— begin Given information —

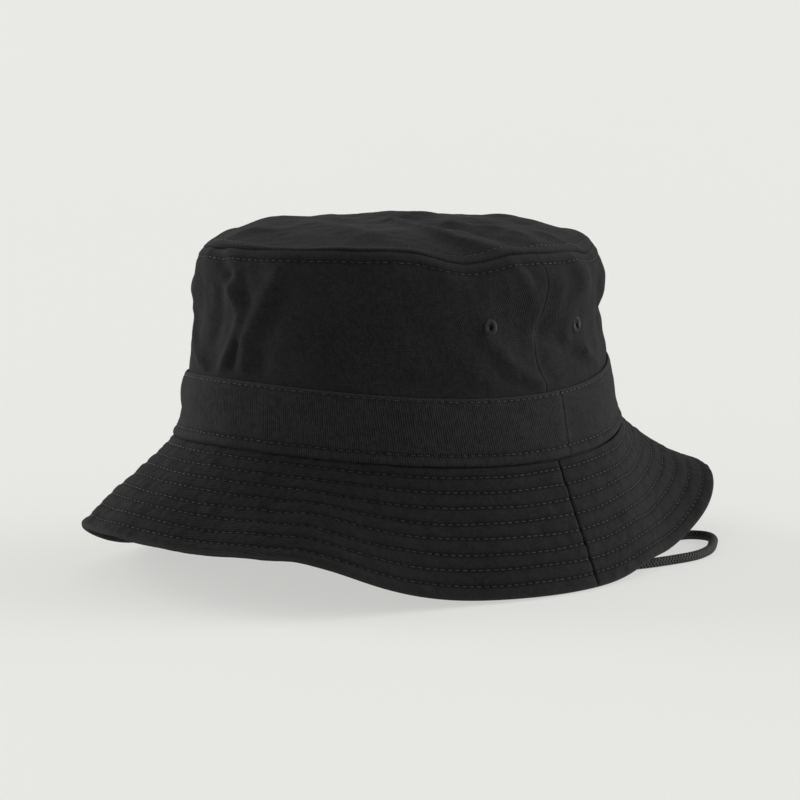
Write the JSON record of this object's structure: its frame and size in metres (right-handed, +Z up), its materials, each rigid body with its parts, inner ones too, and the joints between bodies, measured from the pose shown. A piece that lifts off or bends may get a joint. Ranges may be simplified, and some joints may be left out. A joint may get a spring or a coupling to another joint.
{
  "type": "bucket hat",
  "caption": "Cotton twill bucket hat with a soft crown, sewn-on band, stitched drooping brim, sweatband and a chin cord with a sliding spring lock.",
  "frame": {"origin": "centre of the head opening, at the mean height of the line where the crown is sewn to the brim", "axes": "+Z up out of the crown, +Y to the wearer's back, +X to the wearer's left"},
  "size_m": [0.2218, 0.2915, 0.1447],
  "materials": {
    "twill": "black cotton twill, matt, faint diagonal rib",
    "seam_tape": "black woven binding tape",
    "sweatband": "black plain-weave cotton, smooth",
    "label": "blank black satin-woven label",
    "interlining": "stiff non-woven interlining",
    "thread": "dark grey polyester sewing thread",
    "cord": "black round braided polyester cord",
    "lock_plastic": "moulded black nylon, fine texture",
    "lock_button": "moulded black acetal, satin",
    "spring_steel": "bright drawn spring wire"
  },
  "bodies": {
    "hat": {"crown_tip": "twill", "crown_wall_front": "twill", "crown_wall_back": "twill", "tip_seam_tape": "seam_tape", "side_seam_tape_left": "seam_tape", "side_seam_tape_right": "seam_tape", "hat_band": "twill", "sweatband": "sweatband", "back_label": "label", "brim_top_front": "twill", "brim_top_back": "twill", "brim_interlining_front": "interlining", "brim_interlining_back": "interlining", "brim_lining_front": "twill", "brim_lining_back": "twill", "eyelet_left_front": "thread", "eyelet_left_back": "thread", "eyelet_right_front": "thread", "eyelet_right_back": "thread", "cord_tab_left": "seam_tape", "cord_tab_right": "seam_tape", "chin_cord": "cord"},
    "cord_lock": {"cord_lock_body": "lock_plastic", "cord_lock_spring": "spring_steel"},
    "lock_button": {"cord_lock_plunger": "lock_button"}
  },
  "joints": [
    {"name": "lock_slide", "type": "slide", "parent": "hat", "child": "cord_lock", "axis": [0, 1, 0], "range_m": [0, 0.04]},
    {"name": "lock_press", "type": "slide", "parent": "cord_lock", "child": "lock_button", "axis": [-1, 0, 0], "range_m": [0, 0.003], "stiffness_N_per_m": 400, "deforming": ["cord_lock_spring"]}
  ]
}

— end Given information —

Exercise requirements: Print the listing above in its entirety, with every line exact.

Response to the task:
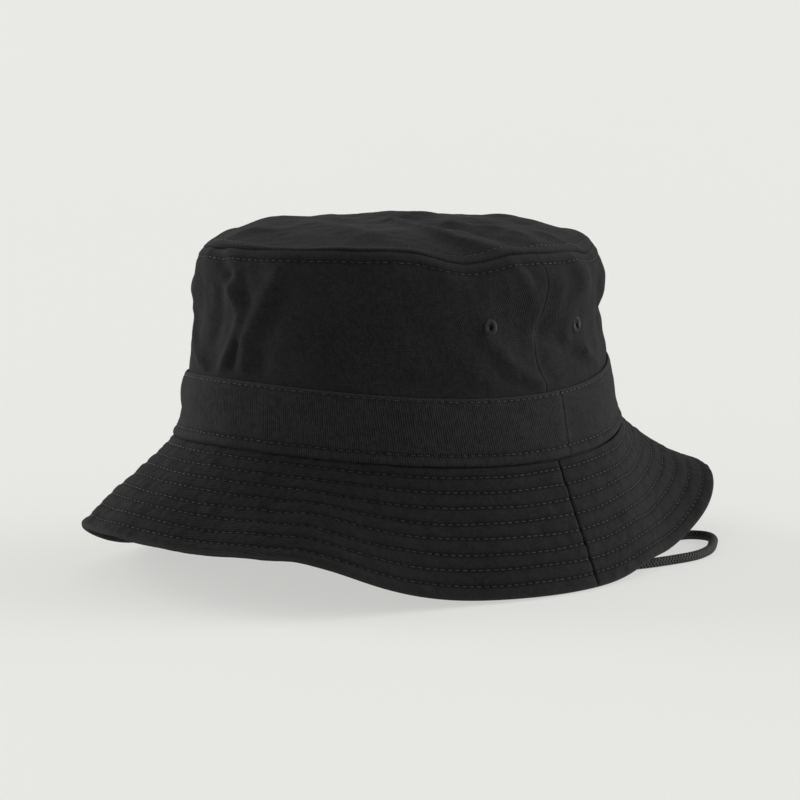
Write the JSON record of this object's structure: its frame and size in metres (right-handed, +Z up), its materials, each rigid body with its parts, inner ones too, and the joints between bodies, measured from the pose shown. A piece that lifts off or bends may get a joint. Ranges may be simplified, and some joints may be left out. A joint may get a spring or a coupling to another joint.
{
  "type": "bucket hat",
  "caption": "Cotton twill bucket hat with a soft crown, sewn-on band, stitched drooping brim, sweatband and a chin cord with a sliding spring lock.",
  "frame": {"origin": "centre of the head opening, at the mean height of the line where the crown is sewn to the brim", "axes": "+Z up out of the crown, +Y to the wearer's back, +X to the wearer's left"},
  "size_m": [0.2218, 0.2915, 0.1447],
  "materials": {
    "twill": "black cotton twill, matt, faint diagonal rib",
    "seam_tape": "black woven binding tape",
    "sweatband": "black plain-weave cotton, smooth",
    "label": "blank black satin-woven label",
    "interlining": "stiff non-woven interlining",
    "thread": "dark grey polyester sewing thread",
    "cord": "black round braided polyester cord",
    "lock_plastic": "moulded black nylon, fine texture",
    "lock_button": "moulded black acetal, satin",
    "spring_steel": "bright drawn spring wire"
  },
  "bodies": {
    "hat": {"crown_tip": "twill", "crown_wall_front": "twill", "crown_wall_back": "twill", "tip_seam_tape": "seam_tape", "side_seam_tape_left": "seam_tape", "side_seam_tape_right": "seam_tape", "hat_band": "twill", "sweatband": "sweatband", "back_label": "label", "brim_top_front": "twill", "brim_top_back": "twill", "brim_interlining_front": "interlining", "brim_interlining_back": "interlining", "brim_lining_front": "twill", "brim_lining_back": "twill", "eyelet_left_front": "thread", "eyelet_left_back": "thread", "eyelet_right_front": "thread", "eyelet_right_back": "thread", "cord_tab_left": "seam_tape", "cord_tab_right": "seam_tape", "chin_cord": "cord"},
    "cord_lock": {"cord_lock_body": "lock_plastic", "cord_lock_spring": "spring_steel"},
    "lock_button": {"cord_lock_plunger": "lock_button"}
  },
  "joints": [
    {"name": "lock_slide", "type": "slide", "parent": "hat", "child": "cord_lock", "axis": [0, 1, 0], "range_m": [0, 0.04]},
    {"name": "lock_press", "type": "slide", "parent": "cord_lock", "child": "lock_button", "axis": [-1, 0, 0], "range_m": [0, 0.003], "stiffness_N_per_m": 400, "deforming": ["cord_lock_spring"]}
  ]
}